What is asked.
The lines to be extracted run from the start of the listing through the line containing "leg_r = 810; // [650:10:1200]"; copy them exactly and nothing else.

Data extract.
····················
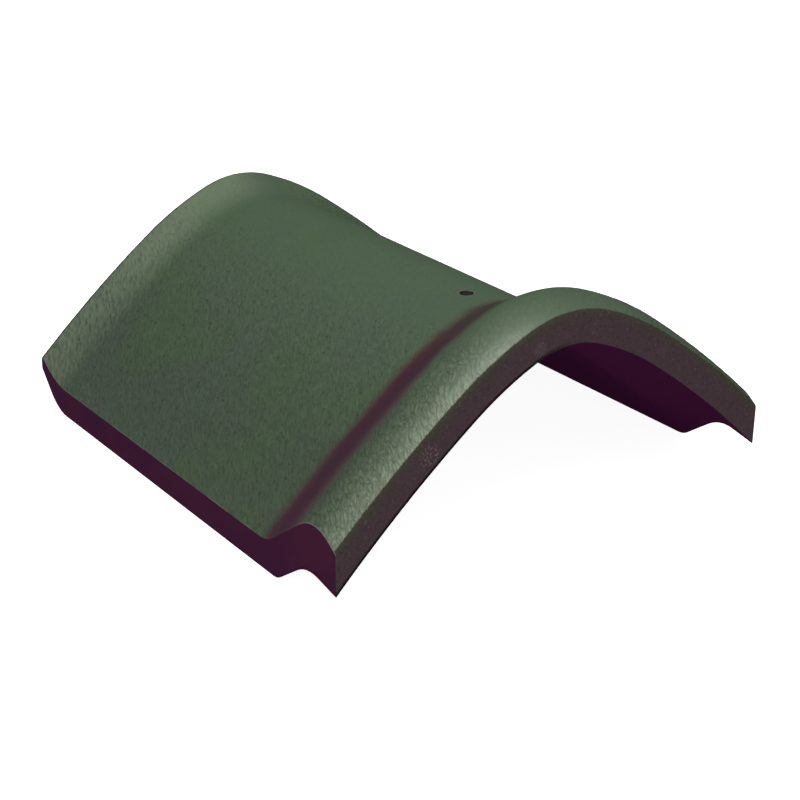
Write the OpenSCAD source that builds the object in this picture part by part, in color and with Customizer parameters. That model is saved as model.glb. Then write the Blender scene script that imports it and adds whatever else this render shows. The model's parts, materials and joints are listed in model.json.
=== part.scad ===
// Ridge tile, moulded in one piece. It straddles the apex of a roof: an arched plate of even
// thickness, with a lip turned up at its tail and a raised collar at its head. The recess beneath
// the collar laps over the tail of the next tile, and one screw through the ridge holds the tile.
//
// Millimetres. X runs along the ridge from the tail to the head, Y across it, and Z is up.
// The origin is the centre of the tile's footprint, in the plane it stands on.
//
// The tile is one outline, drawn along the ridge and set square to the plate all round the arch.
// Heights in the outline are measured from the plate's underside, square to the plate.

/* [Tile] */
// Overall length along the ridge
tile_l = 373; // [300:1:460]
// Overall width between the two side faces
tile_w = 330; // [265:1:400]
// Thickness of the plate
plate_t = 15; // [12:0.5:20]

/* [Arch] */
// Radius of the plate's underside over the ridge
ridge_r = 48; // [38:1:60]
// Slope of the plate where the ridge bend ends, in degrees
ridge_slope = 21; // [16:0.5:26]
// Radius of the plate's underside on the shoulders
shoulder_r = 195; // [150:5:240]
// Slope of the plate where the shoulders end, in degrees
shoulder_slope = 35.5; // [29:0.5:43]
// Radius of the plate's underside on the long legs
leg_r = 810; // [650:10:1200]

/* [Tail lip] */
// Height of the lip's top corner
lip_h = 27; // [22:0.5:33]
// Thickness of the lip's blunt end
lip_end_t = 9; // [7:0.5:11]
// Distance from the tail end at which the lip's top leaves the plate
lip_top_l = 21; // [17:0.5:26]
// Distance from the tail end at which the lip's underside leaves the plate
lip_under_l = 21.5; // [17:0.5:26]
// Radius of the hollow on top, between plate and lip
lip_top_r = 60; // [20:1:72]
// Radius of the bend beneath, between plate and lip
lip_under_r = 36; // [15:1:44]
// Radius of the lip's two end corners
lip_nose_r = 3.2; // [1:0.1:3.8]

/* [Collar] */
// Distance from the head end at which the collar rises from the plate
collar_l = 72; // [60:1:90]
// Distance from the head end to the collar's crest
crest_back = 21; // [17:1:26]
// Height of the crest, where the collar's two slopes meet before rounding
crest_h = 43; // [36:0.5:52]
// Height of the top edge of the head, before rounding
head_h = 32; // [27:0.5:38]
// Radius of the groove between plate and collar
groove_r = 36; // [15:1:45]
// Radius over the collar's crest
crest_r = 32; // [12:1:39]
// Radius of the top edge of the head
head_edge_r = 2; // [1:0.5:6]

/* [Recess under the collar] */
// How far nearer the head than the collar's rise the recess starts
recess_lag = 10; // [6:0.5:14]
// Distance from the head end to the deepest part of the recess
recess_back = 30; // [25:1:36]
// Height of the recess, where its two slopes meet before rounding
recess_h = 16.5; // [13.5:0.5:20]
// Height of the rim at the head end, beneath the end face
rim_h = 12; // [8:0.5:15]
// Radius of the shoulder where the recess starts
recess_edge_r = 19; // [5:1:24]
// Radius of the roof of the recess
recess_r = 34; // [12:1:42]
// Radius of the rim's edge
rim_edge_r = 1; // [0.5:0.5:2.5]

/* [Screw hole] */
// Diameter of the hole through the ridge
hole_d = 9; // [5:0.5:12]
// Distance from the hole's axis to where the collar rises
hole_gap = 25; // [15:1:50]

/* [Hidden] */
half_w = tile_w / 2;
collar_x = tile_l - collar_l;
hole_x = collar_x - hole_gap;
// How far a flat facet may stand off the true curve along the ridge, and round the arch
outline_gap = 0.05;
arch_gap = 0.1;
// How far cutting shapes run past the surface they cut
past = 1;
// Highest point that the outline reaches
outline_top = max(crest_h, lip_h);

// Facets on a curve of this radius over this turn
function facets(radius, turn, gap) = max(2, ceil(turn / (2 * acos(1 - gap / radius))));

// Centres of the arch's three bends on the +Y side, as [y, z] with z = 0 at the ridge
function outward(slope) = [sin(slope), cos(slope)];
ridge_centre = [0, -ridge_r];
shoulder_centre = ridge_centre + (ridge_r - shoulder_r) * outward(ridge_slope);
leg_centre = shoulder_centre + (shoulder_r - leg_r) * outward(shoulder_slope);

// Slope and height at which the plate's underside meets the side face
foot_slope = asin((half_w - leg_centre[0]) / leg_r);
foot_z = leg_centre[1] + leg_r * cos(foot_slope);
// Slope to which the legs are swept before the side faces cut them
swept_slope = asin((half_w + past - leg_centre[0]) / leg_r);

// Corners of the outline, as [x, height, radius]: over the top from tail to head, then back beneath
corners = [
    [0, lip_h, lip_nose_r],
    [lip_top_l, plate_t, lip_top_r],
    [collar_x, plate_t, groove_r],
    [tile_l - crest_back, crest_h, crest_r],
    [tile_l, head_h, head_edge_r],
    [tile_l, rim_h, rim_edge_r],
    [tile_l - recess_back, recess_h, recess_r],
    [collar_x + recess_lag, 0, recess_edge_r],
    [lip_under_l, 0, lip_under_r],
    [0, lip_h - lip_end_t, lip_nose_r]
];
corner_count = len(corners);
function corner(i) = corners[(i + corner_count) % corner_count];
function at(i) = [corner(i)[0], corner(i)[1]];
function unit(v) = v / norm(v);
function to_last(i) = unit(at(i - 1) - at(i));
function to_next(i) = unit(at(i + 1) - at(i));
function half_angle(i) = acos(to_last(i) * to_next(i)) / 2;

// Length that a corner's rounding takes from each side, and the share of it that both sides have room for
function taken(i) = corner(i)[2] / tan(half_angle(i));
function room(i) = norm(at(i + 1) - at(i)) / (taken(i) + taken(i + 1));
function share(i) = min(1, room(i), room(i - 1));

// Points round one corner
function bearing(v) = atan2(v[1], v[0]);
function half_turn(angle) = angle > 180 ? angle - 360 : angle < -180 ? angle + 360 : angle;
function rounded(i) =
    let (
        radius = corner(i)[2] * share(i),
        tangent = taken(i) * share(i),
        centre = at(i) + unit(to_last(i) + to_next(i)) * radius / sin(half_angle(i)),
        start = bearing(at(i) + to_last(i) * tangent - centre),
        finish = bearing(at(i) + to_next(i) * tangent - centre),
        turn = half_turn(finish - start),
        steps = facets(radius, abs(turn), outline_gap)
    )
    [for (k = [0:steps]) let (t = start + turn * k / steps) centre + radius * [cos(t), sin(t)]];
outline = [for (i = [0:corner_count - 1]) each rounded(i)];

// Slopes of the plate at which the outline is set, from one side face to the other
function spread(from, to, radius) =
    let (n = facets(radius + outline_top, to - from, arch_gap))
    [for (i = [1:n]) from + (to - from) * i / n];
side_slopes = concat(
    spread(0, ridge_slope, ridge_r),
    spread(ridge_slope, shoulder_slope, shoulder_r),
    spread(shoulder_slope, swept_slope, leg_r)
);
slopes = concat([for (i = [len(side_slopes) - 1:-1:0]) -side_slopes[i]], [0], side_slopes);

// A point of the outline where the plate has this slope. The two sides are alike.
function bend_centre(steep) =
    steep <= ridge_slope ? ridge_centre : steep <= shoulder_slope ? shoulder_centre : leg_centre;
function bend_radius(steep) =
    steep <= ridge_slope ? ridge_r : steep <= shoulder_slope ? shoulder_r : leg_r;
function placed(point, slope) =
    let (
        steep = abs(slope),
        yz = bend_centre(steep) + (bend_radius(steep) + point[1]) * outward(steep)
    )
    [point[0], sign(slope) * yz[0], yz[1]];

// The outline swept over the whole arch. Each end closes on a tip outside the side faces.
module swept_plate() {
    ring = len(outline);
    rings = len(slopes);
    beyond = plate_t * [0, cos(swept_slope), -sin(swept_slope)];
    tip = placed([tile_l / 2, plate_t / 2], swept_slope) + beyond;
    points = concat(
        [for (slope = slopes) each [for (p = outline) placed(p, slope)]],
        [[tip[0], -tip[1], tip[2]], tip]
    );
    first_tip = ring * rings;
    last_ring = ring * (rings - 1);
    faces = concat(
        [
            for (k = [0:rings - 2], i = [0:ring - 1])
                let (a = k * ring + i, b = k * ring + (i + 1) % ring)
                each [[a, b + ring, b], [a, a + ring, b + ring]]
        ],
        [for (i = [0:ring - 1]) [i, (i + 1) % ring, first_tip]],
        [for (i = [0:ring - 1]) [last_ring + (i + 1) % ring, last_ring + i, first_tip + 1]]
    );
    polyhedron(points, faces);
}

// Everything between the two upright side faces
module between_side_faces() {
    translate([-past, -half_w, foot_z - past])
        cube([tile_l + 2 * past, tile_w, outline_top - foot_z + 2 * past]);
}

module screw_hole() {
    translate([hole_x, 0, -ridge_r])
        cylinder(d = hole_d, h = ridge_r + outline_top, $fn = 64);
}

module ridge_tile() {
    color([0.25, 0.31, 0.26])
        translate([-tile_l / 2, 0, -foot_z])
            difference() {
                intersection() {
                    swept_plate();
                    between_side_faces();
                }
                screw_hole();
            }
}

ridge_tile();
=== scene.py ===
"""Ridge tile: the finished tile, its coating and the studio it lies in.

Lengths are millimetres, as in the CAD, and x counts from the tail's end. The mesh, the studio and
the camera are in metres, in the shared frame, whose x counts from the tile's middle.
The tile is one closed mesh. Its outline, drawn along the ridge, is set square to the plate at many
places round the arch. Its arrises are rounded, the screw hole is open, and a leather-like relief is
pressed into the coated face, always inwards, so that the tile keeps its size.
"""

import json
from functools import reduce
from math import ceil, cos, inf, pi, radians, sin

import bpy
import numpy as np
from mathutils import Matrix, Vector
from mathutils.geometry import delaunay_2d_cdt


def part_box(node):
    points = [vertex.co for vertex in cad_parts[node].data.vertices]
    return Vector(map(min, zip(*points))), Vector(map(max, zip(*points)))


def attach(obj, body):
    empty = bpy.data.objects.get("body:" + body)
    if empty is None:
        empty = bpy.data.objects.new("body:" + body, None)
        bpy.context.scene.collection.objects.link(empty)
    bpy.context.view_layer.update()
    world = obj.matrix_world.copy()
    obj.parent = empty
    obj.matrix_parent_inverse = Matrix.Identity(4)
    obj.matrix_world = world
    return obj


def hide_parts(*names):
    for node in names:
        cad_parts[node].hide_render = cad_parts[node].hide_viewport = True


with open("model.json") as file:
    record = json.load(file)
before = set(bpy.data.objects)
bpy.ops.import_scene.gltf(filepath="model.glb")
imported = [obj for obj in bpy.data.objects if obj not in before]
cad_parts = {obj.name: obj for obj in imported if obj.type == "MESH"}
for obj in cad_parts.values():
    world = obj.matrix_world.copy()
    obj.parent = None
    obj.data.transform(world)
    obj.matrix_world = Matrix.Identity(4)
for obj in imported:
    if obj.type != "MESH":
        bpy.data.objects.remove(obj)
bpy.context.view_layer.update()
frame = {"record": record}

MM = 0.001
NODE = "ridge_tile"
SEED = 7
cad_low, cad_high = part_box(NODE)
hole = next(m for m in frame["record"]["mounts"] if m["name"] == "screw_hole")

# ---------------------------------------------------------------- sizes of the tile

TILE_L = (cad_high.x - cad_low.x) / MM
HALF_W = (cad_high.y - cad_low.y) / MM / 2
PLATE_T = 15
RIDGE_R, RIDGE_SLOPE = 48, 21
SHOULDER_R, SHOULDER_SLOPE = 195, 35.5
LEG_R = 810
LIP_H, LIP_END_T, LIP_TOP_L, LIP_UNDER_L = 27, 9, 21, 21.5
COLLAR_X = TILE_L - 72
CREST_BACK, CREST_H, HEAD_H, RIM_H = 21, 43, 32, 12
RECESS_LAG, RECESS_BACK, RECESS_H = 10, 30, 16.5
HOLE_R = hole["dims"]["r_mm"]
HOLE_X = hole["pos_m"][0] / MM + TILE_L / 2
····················
Complete answer.
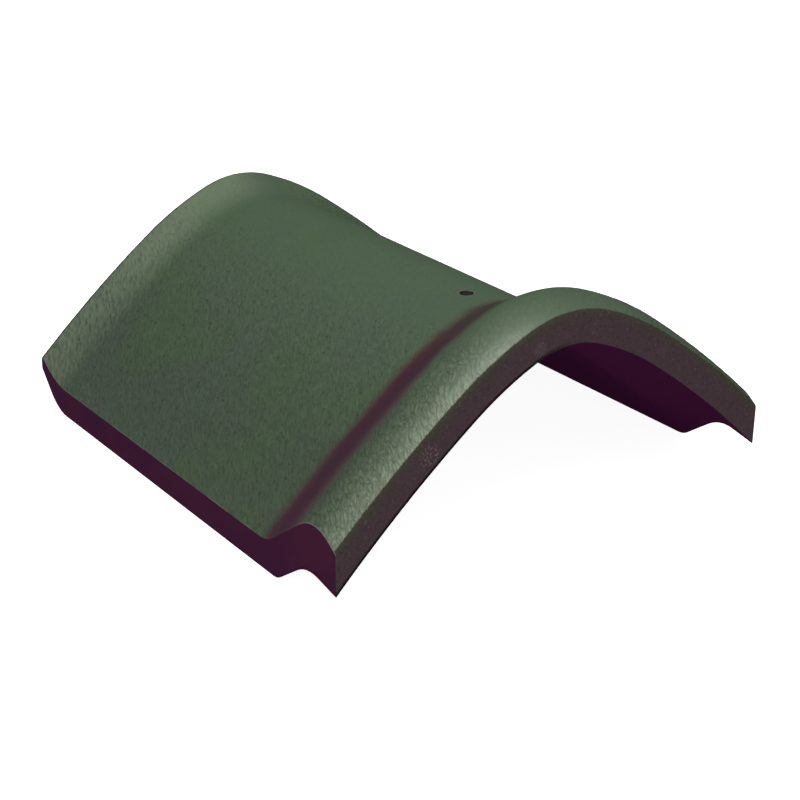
Write the OpenSCAD source that builds the object in this picture part by part, in color and with Customizer parameters. That model is saved as model.glb. Then write the Blender scene script that imports it and adds whatever else this render shows. The model's parts, materials and joints are listed in model.json.
=== part.scad ===
// Ridge tile, moulded in one piece. It straddles the apex of a roof: an arched plate of even
// thickness, with a lip turned up at its tail and a raised collar at its head. The recess beneath
// the collar laps over the tail of the next tile, and one screw through the ridge holds the tile.
//
// Millimetres. X runs along the ridge from the tail to the head, Y across it, and Z is up.
// The origin is the centre of the tile's footprint, in the plane it stands on.
//
// The tile is one outline, drawn along the ridge and set square to the plate all round the arch.
// Heights in the outline are measured from the plate's underside, square to the plate.

/* [Tile] */
// Overall length along the ridge
tile_l = 373; // [300:1:460]
// Overall width between the two side faces
tile_w = 330; // [265:1:400]
// Thickness of the plate
plate_t = 15; // [12:0.5:20]

/* [Arch] */
// Radius of the plate's underside over the ridge
ridge_r = 48; // [38:1:60]
// Slope of the plate where the ridge bend ends, in degrees
ridge_slope = 21; // [16:0.5:26]
// Radius of the plate's underside on the shoulders
shoulder_r = 195; // [150:5:240]
// Slope of the plate where the shoulders end, in degrees
shoulder_slope = 35.5; // [29:0.5:43]
// Radius of the plate's underside on the long legs
leg_r = 810; // [650:10:1200]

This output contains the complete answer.